Specifically, in the case of the Apopka budget cycle, Dumey said he would have voted for the lower rate.
"I would have voted to lower it because I haven't seen a plan on why we would raise it or why we would keep the extra $400,000," he said. "I didn't see what they wanted to spend that money on. If they, say, wanted to use that to fund a new swimming pool at Camp Wewa... there we go. We have a plan. I think that's something that would be good. If they wanted to use that to study whether or not we should plant perennials versus annuals in our city medians... that's a waste of money. No, absolutely not.
Another part of Dumey's platform is what Dumey calls smart growth. It's a term used often and can be vague, but Dumey has a specific answer to that label.

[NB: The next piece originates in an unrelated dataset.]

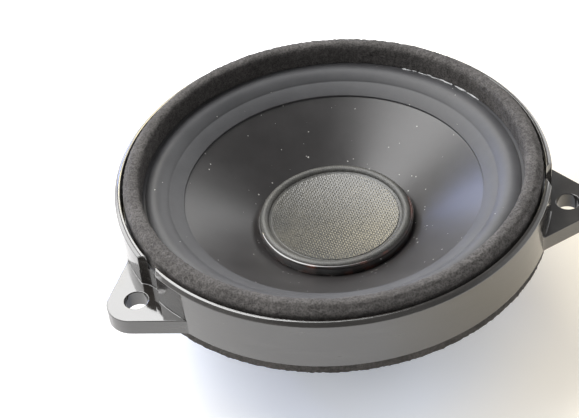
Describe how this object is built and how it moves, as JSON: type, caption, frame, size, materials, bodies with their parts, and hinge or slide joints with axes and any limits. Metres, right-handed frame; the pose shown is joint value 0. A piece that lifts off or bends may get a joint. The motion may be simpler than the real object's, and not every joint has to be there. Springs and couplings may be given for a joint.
{
  "type": "dashboard speaker",
  "caption": "Round dash speaker with a moulded three-ear basket, foam gaskets, rubber surround, black cone, cloth dust cap and a small ring-magnet motor.",
  "frame": {"origin": "on the speaker's axis at the flat back face of the motor", "axes": "+Z along the axis towards the listener, +Y towards the ear above the connector"},
  "size_m": [0.1192, 0.1159, 0.0484],
  "materials": {
    "basket_plastic": "moulded black plastic, satin gloss",
    "gasket_foam": "open-cell charcoal foam",
    "rear_foam": "open-cell charcoal foam",
    "surround_rubber": "moulded rubber, matt",
    "cone_polymer": "satin black moulded polymer",
    "cap_cloth": "grey-green treated cloth",
    "brown_glue": "glossy brown contact glue",
    "former_film": "amber film",
    "copper_wire": "enamelled copper wire, close wound",
    "spider_cloth": "resin-dipped woven cloth",
    "plated_steel": "zinc-plated pressed steel",
    "ferrite": "sintered ferrite, matt dark grey",
    "screw_steel": "zinc-plated steel",
    "socket_plastic": "moulded black plastic",
    "tinned_brass": "tin-plated brass strip",
    "tinsel_braid": "copper tinsel braid",
    "black_glue": "black glue"
  },
  "bodies": {
    "frame": {"basket": "basket_plastic", "front_gasket": "gasket_foam", "rear_gasket": "rear_foam", "surround": "surround_rubber", "spider": "spider_cloth", "front_plate": "plated_steel", "magnet": "ferrite", "yoke": "plated_steel", "plate_screws": "screw_steel", "connector_housing": "socket_plastic", "terminal_positive": "tinned_brass", "terminal_negative": "tinned_brass", "tinsel_lead_positive": "tinsel_braid", "tinsel_lead_negative": "tinsel_braid"},
    "diaphragm": {"cone": "cone_polymer", "dust_cap": "cap_cloth", "cap_adhesive": "brown_glue", "voice_coil_former": "former_film", "voice_coil_winding": "copper_wire", "neck_adhesive": "brown_glue", "lead_joints": "black_glue"}
  },
  "joints": [
    {"name": "cone_travel", "type": "slide", "parent": "frame", "child": "diaphragm", "axis": [0, 0, 1], "range_m": [-0.003, 0.003], "stiffness_N_per_m": 1200, "deforming": ["surround", "spider", "tinsel_lead_positive", "tinsel_lead_negative"]}
  ]
}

"Smart growth means having a plan, not just approving anything that comes in. And let me say this... with the experience of having gone before the Development Review Committee for my brewery, I was impressed beyond all belief sitting in there listening... because I was able to attend a meeting where there was somebody presenting a plan for development, a small subdivision, and the questions of the community development, the questions of the police officers, the questions of firefighters, the questions of the planning review committee, they were all good questions. And my takeaway from that meeting is these are people who genuinely want to see the best for Apopka. But the thing is, with growth comes growth. And people say, 'oh, there are more people moving to Apopka.' So now there are more people wanting to move to Apopka... more land, that people want to build on, people want to sell and pay for their retirement - whatever. We've got to make sure it's smart growth. My default answer is if somebody says 'I want to build, take down 40 acres of trees with zero lot line homes... I would push back and reset. Let's build stuff with trees. Let's build stuff with walkable communities. Let's take advantage of the natural landscape. That's smart growth to me. Smart Growth isn't just bulldozing everything. That's not smart growth. Smart growth is not high density. Smart Growth is helping Rock Springs Ridge get their golf course back, to prevent somebody from buying that and putting in wall-to-wall condominiums. That's high-density development. And you see that all over the country with that same kind of thing. I don't think it should happen here in Apopka."